I can say this much about Bill C-51. Civil liberties and privacy are essential for a modern and functioning democracy. One of the continuing concerns with Bill C-59 is the assembly and distribution of personal data. It is real. There are people, such as Maher Arar and others, whose lives have been turned upside down because their personal information was used in a way that exposed them, their families, their business and personal contacts, and the people in their lives. It was an organized decision by our government agencies, the RCMP and CSIS, to exchange information with foreign powers related to that personal, private information. As Bill C-59 goes to committee, the Privacy Commissioner has expressed those concerns.

There are several cases in Canadian history where this has been germane to the concern people have about their privacy. I would argue that it has become even more difficult for individuals because of the use of electronic information for everything from taxes, to banking, to social exchanges, to employment. It is not as if this information is captured and stored in a vault somewhere that has very little exposure to third parties.
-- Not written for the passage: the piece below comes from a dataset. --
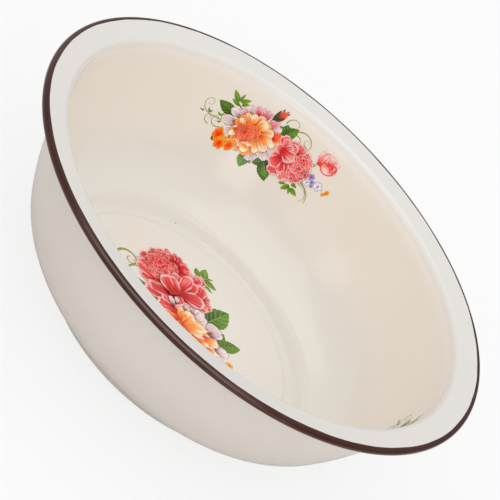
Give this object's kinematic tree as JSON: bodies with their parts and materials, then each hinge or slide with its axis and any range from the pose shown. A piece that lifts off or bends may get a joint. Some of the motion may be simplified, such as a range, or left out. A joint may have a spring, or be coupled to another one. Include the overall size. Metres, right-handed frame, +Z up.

The reality is that there are breaches. Other governments are actively attempting to break through Canadian databases on a regular basis, even countries we supposedly have decent relationships with in terms of trade, commerce, and discourse. There are attempts to abuse Canadian privacy.

Numerous mistakes have been made, over decades, when Canadians' personal information has been released by accident. I point to one of the more interesting cases we have been successful in. It showed the malaise in government. It was when the Paul Martin administration of the Liberals outsourced data collection for our census to Lockheed Martin through a public-private partnership. Basically, the Canadian census data collection component was outsourced to an arms manufacturer, which was compiling our data at public expense, because we were paying for it. When we did the investigation, we found that the information was going to be compiled in the United States. That would have made that information susceptible to the USA Patriot Act, back in 2004 or 2006. That would have exposed all our Canadian data, if it was going to be leaving the country.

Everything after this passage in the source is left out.